> [Job] Nothing but the lines from the one containing "low, high = places.min(axis=0), places.max(axis=0)" down to the one containing "# skin have, and", both included, should be echoed, and each exactly as it stands.

> [Scripts that build objects]
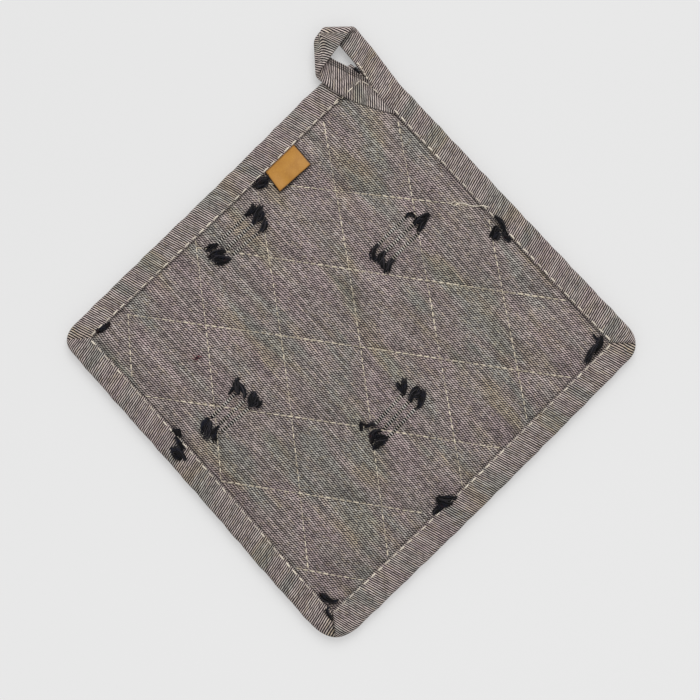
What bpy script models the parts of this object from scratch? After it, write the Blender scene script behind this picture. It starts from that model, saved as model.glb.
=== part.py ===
"""Quilted square pot holder with a bound edge and a hanging loop, lying on its back.

+Z points out of the front cloth and +Y towards the hanging loop.
Sizes are in millimetres and become metres when a mesh is made.
"""

import math

import bmesh
import bpy
from mathutils import Vector

MM = 0.001
CLEARANCE = 0.32

# The square, corner to corner before its corners are rounded.
CORNERS = {
    "top": Vector((5.2, 136.8)),
    "right": Vector((139.4, -5.8)),
    "bottom": Vector((-8.1, -151.3)),
    "left": Vector((-138.3, -3.5)),
}
SIDE_COLUMNS = ("name", "start", "end", "binding_at_start", "binding_at_end", "bow")
SIDE_ROWS = (
    ("top_right", "top", "right", 11.6, 11.9, -0.4),
    ("bottom_right", "right", "bottom", 12.2, 14.2, 0.9),
    ("bottom_left", "bottom", "left", 11.8, 11.8, 0.3),
    ("top_left", "left", "top", 10.2, 12.4, 0.5),
)
CORNER_ROUNDING = {"right": 12.5, "bottom": 17.5, "left": 10.0}
SEAM_ROUNDING = 2.0

# The binding strip, as a U seen in section.
BINDING_TOP = 5.9
BINDING_CLOTH = 1.2
BINDING_WALL = 1.3
BINDING_LIP = 0.5
BINDING_SAG = 0.1
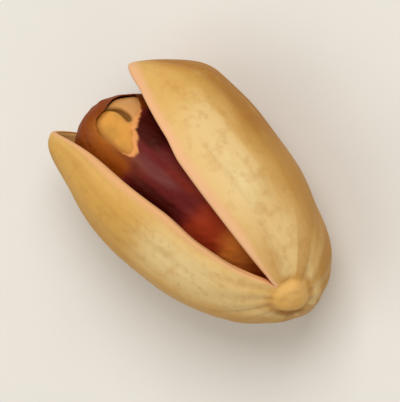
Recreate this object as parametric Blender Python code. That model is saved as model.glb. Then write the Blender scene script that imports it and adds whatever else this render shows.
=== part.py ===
"""A pistachio in its split shell, at real size in metres, lying with the wide side of the split upwards.

X runs along the nut from the stem end (-X) to the gaping tips (+X), Y runs across the two valves, Z is up.
The origin is on the table, under the middle of the nut.
"""

import bmesh
import bpy
import numpy as np

MM = 0.001

# The shell, closed, before its valves gape
LENGTH = 22.4 * MM
HALF_THICKNESS = 6.2 * MM
TOP_DEPTH = 6.2 * MM  # from the long axis up to the seam
BOTTOM_DEPTH = 6.5 * MM
WALL = 0.70 * MM
WALL_TAPER = 0.3  # the share of it that is gone at the tips
WALL_TAPER_FROM = 0.0
CAMBER = 0.5 * MM  # how far both ends lift off the table
TIP_BLUNTNESS = 2.4  # 2 is an ellipse, and more is a blunter end
STEM_BLUNTNESS = 2.6
THICKNESS_TAPER = {1: 0.28, -1: 0.6}  # the share of the fullness that the valve on +Y, or -Y, loses at its tip
THICKNESS_TAPER_FROM = {1: -0.3, -1: 0.5}  # the share of the half length where it starts to narrow
STEM_TAPER = {1: 0.22, -1: 0.08}  # the same at the stem end
STEM_TAPER_FROM = 0.5
DEPTH_TAPER = 0.40
DEPTH_TAPER_FROM = 0.2

# The split
SPREAD = {1: 0.14, -1: 0.165}  # how far a valve leans out, per length from the hinge line
HINGE_TOP_X = -9.6 * MM  # the hinge line leans, so the split is shorter on the underside
HINGE_BOTTOM_X = -4.0 * MM
SPREAD_START = 0.2 * MM  # how far ahead of the hinge line the two edges come apart
SPREAD_EASE = 0.8 * MM  # the length over which the split opens up from nothing
FLARE = {1: 1.25 * MM, -1: 0.5 * MM}  # how far a tip turns out on top of that
FLARE_FROM = {1: 0.55, -1: -0.1}
SETBACK = {1: -0.6 * MM, -1: 0.3 * MM}  # how far back a tip lies, or forward where it is less than 0

# The stem scar, a low round knob where the split starts
SCAR_X = -9.9 * MM
SCAR_RADIUS = 1.3 * MM
SCAR_HEIGHT = 0.4 * MM
SCAR_DIRECTION = np.array([-0.72, 0.0, 0.69])

# The spot that the nut rests on
FLAT_DEPTH = 0.20 * MM

# The kernel, which has slid towards the tips
KERNEL_LENGTH = 18.2 * MM
KERNEL_CENTRE_X = 1.40 * MM
KERNEL_HALF_THICKNESS = 4.65 * MM
KERNEL_HALF_DEPTH = 5.1 * MM
KERNEL_BLUNTNESS = 3.4
KERNEL_DEPTH_TAPER = 0.56
KERNEL_STEM_TAPER = 0.24  # it is egg-shaped, with its slimmer end at the stem
KERNEL_CAMBER = 0.35 * MM
KERNEL_LIFT = 0.6 * MM  # how much higher the end at the tips lies than the middle
KERNEL_TURN = 0.09  # how far it is turned towards the valve on +Y, per length
KERNEL_GROOVE = 0.28 * MM  # where its two halves meet, under the skin
KERNEL_GROOVE_WIDTH = 0.30  # in radians round the kernel
CLEARANCE = 0.55 * MM  # between the lowest points of the kernel and of the hollow under it

# Faces
SHELL_ROWS = 39
SHELL_COLUMNS = 17
KERNEL_ROWS = 27
KERNEL_COLUMNS = 28
WELD = 1e-6
SHARP_EDGE = np.radians(50)


def profile(along, stem_bluntness=STEM_BLUNTNESS, tip_bluntness=TIP_BLUNTNESS):
    """A body's fullness, from 0 at an end (along is -1 or 1) to 1 at the middle."""
    bluntness = np.where(along < 0, stem_bluntness, tip_bluntness)
    return np.sqrt(np.clip(1 - np.abs(along) ** bluntness, 0, None))


def narrowing(along, share, start):
    """1, and then less and less from that start to an end (along is 1), where that share is gone."""
    return 1 - share * np.clip((along - start) / (1 - start), 0, 1) ** 2


def closed_valve(side, wall):
    """Points of one closed valve, a wall's thickness inside the outer surface, in rows from the stem end to
    the tip. Each row runs from the upper seam over the side to the lower seam."""
    along = -np.cos(np.linspace(0, np.pi, SHELL_ROWS))[:, None]
    inset = wall * narrowing(along, WALL_TAPER, WALL_TAPER_FROM)
    angle = np.linspace(0, np.pi, SHELL_COLUMNS)[None, :]
    depth = np.where(np.cos(angle) > 0, TOP_DEPTH, BOTTOM_DEPTH) - inset
    thickness = HALF_THICKNESS - inset
    across = np.sin(angle)
    across[:, -1] = 0.0  # both valves meet exactly on the lower seam
    slimmer = narrowing(along, THICKNESS_TAPER[side], THICKNESS_TAPER_FROM[side])
    slimmer = slimmer * narrowing(-along, STEM_TAPER[side], STEM_TAPER_FROM)
    lower = narrowing(along, DEPTH_TAPER, DEPTH_TAPER_FROM)
    x = (LENGTH / 2 - inset) * along + 0 * angle
    y = side * thickness * profile(along) * slimmer * across
    z = depth * profile(along) * lower * np.cos(angle) + CAMBER * along**2
    return np.stack([x, y, z], axis=-1)


def gape(side, closed):
    """How far each point of a closed valve moves out. Nothing moves behind the hinge line."""
    x, z = closed[..., 0], closed[..., 2]
    lowered = (TOP_DEPTH - z) / (TOP_DEPTH + BOTTOM_DEPTH)
    ahead = x - HINGE_TOP_X - lowered * (HINGE_BOTTOM_X - HINGE_TOP_X)
    ahead = np.where(ahead < SPREAD_START, 0, ahead)
    eased = np.where(ahead < SPREAD_EASE, ahead**2 / (2 * SPREAD_EASE), ahead - SPREAD_EASE / 2)
    tip = np.clip((x / (LENGTH / 2) - FLARE_FROM[side]) / (1 - FLARE_FROM[side]), 0, 1)
    return SPREAD[side] * eased + FLARE[side] * tip**2


def with_scar(points):
    """The outer surface raised into the round knob of the stem scar."""
    height = TOP_DEPTH * profile(SCAR_X / (LENGTH / 2)) + CAMBER * (SCAR_X / (LENGTH / 2)) ** 2
    reach = np.linalg.norm(points - np.array([SCAR_X, 0.0, height]), axis=-1) / SCAR_RADIUS
    rise = np.clip(1.6 * (1.3 - reach), 0, 1)
    rise = rise * rise * (3 - 2 * rise)
    return points + SCAR_HEIGHT * rise[..., None] * SCAR_DIRECTION


def resting(points):
    """The outer surface with its lowest part flattened, to rest on."""
    points[..., 2] = np.maximum(points[..., 2], FLAT_DEPTH - BOTTOM_DEPTH)
    return points


def valve(side):
    """(outer points, inner points) of one gaping valve."""
    outer, inner = closed_valve(side, 0.0), closed_valve(side, WALL)
    moved_out = side * gape(side, outer)
    drawn_back = SETBACK[side] * np.clip(outer[..., 0] / (LENGTH / 2), 0, 1) ** 2
    outer = with_scar(resting(outer))
    for points in (outer, inner):
        points[..., 1] += moved_out
        points[..., 0] -= drawn_back
    return outer, inner


def grid_faces(rows, columns, first=0, closed=False):
    """The quads of a grid of points, whose columns join up again if it is closed."""
    ends = columns if closed else columns - 1
    row, column = np.meshgrid(np.arange(rows - 1), np.arange(ends), indexing="ij")
    after = (column + 1) % columns
    corners = [row * columns + column, row * columns + after]
    corners += [(row + 1) * columns + after, (row + 1) * columns + column]
    return np.stack(corners, axis=-1).reshape(-1, 4) + first


def rim_faces(column, first_outer, first_inner, notch):
    """The quads of a broken edge, from outer to inner surface, from the split's start to the tip."""
    row = np.arange(notch, SHELL_ROWS - 1)
    near, far = row * SHELL_COLUMNS + column, (row + 1) * SHELL_COLUMNS + column
    corners = [first_outer + near, first_outer + far, first_inner + far, first_inner + near]
    return np.stack(corners, axis=-1)


def solid(name, points, faces, material):
    """An object with one closed, smooth mesh. Points that coincide, as along a seam, are made one."""
    mesh = bpy.data.meshes.new(name)
    mesh.from_pydata(points.tolist(), [], faces.tolist())
    work = bmesh.new()
    work.from_mesh(mesh)
    bmesh.ops.remove_doubles(work, verts=work.verts, dist=WELD)
    bmesh.ops.recalc_face_normals(work, faces=work.faces)
    work.to_mesh(mesh)
    work.free()
    mesh.shade_smooth()
    mesh.set_sharp_from_angle(angle=SHARP_EDGE)
    mesh.materials.append(material)
    made = bpy.data.objects.new(name, mesh)
    bpy.context.scene.collection.objects.link(made)
    return made


def finish(name, colour, roughness):
    """A plain material of that colour."""
    material = bpy.data.materials.new(name)
    material.use_nodes = True
    shader = material.node_tree.nodes["Principled BSDF"]
    shader.inputs["Base Color"].default_value = (*colour, 1.0)
    shader.inputs["Roughness"].default_value = roughness
    shader.inputs["Metallic"].default_value = 0.0
    return material


def make_shell():
    """Both valves and the stem end that joins them, as one solid with the split cut through its wall."""
    points, faces, first = [], [], 0
    for side in (1, -1):
        outer, inner = valve(side)
        opening = gape(side, closed_valve(side, 0.0))
        count = SHELL_ROWS * SHELL_COLUMNS
        faces.append(grid_faces(SHELL_ROWS, SHELL_COLUMNS, first))
        faces.append(grid_faces(SHELL_ROWS, SHELL_COLUMNS, first + count)[:, ::-1])
        for column in (0, SHELL_COLUMNS - 1):
            notch = int(np.flatnonzero(opening[:, column] == 0)[-1])
            faces.append(rim_faces(column, first, first + count, notch))
        points += [outer.reshape(-1, 3), inner.reshape(-1, 3)]
        first += 2 * count
    shell_material = finish("shell", (0.74, 0.56, 0.30), 0.5)
    return solid("shell", np.concatenate(points), np.concatenate(faces), shell_material)


def make_kernel():
    """The seed in its skin: a blunt egg with a shallow groove round it, lying on the shell's inner floor."""
    along = -np.cos(np.linspace(0, np.pi, KERNEL_ROWS))[:, None]
    angle = np.linspace(0, 2 * np.pi, KERNEL_COLUMNS, endpoint=False)[None, :]
    fullness = profile(along, KERNEL_BLUNTNESS, KERNEL_BLUNTNESS)
    slimmer = 1 - KERNEL_STEM_TAPER * np.clip(-along, 0, 1) ** 2
    depth = KERNEL_HALF_DEPTH * fullness * slimmer * narrowing(along, KERNEL_DEPTH_TAPER, DEPTH_TAPER_FROM)
    groove = KERNEL_GROOVE * fullness * np.exp(-((np.sin(angle) / KERNEL_GROOVE_WIDTH) ** 2))
    lowest = CLEARANCE + WALL - BOTTOM_DEPTH
    x = KERNEL_CENTRE_X + KERNEL_LENGTH / 2 * along + 0 * angle
    y = KERNEL_HALF_THICKNESS * fullness * slimmer * np.sin(angle) + KERNEL_TURN * x
    z = (depth - groove) * np.cos(angle) + KERNEL_CAMBER * along**2 + KERNEL_LIFT * along
    z = z - z.min() + lowest
    points = np.stack([x, y, z], axis=-1).reshape(-1, 3)
    faces = grid_faces(KERNEL_ROWS, KERNEL_COLUMNS, closed=True)
    return solid("kernel", points, faces, finish("kernel_skin", (0.26, 0.055, 0.045), 0.4))


def stand_on_origin(shell, others):
    """Moves every piece alike, so that the origin is under the middle of the shell's box."""
    places = np.array([vertex.co for vertex in shell.data.vertices])
    low, high = places.min(axis=0), places.max(axis=0)
    for piece in (shell, *others):
        piece.location = (-(low[0] + high[0]) / 2, -(low[1] + high[1]) / 2, -low[2])


def main():
    for old in list(bpy.data.objects):
        bpy.data.objects.remove(old)
    shell = make_shell()
    kernel = make_kernel()
    stand_on_origin(shell, [kernel])


main()
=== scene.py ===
# %% [markdown]
# # A pistachio in its split shell
#
# A roasted pistachio is two things: a hard, thin, cream shell that has split along its seam into two valves,
# and a seed in a dark red skin that lies loose inside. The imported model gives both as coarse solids. This
# lesson dresses them: it works out the same shapes on fine grids, adds the small relief that a shell and a
# skin have, and paints each with a material made of nodes. All lengths are metres.

import bmesh
import bpy
import numpy as np
from mathutils import Matrix, Vector


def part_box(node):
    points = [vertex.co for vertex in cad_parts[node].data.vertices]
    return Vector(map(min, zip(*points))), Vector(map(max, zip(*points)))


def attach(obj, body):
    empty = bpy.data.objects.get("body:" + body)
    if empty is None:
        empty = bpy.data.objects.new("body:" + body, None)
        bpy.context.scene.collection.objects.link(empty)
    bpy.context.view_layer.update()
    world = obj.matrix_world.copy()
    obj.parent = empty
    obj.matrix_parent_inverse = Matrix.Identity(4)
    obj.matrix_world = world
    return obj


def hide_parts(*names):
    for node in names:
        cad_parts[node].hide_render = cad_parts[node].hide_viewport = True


MM = 0.001

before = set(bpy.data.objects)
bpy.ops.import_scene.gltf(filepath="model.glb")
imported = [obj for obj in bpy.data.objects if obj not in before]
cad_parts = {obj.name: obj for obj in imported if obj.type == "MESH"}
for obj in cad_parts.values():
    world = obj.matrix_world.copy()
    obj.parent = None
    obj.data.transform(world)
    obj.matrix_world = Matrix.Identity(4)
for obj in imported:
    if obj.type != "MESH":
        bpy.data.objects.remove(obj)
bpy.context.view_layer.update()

# %% [markdown]
# ## The nut's own measures
#
# A closed nut is a rounded body with a blunt stem end and a slimmer tip. The split then swings each half
# outwards about a leaning line near the stem. These are the same measures as in the solids, so the fine
# surfaces lie on the coarse ones. The solids stand on the table with the middle of their box over the origin,
# and the kernel's box tells how far they were moved for that.

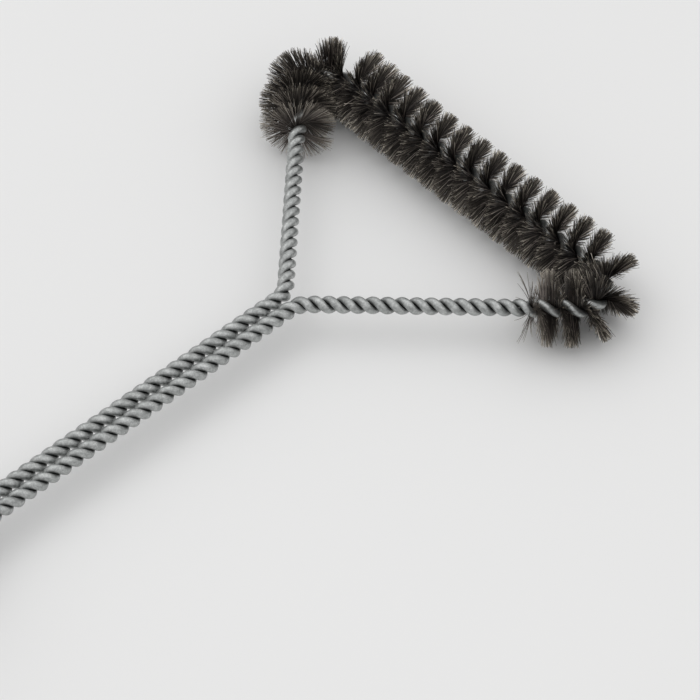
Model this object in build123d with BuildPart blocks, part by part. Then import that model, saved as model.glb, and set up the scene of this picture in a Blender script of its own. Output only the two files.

> [Written response]
    low, high = places.min(axis=0), places.max(axis=0)
    for piece in (shell, *others):
        piece.location = (-(low[0] + high[0]) / 2, -(low[1] + high[1]) / 2, -low[2])


def main():
    for old in list(bpy.data.objects):
        bpy.data.objects.remove(old)
    shell = make_shell()
    kernel = make_kernel()
    stand_on_origin(shell, [kernel])


main()
=== scene.py ===
# %% [markdown]
# # A pistachio in its split shell
#
# A roasted pistachio is two things: a hard, thin, cream shell that has split along its seam into two valves,
# and a seed in a dark red skin that lies loose inside. The imported model gives both as coarse solids. This
# lesson dresses them: it works out the same shapes on fine grids, adds the small relief that a shell and a
# skin have, and paints each with a material made of nodes. All lengths are metres.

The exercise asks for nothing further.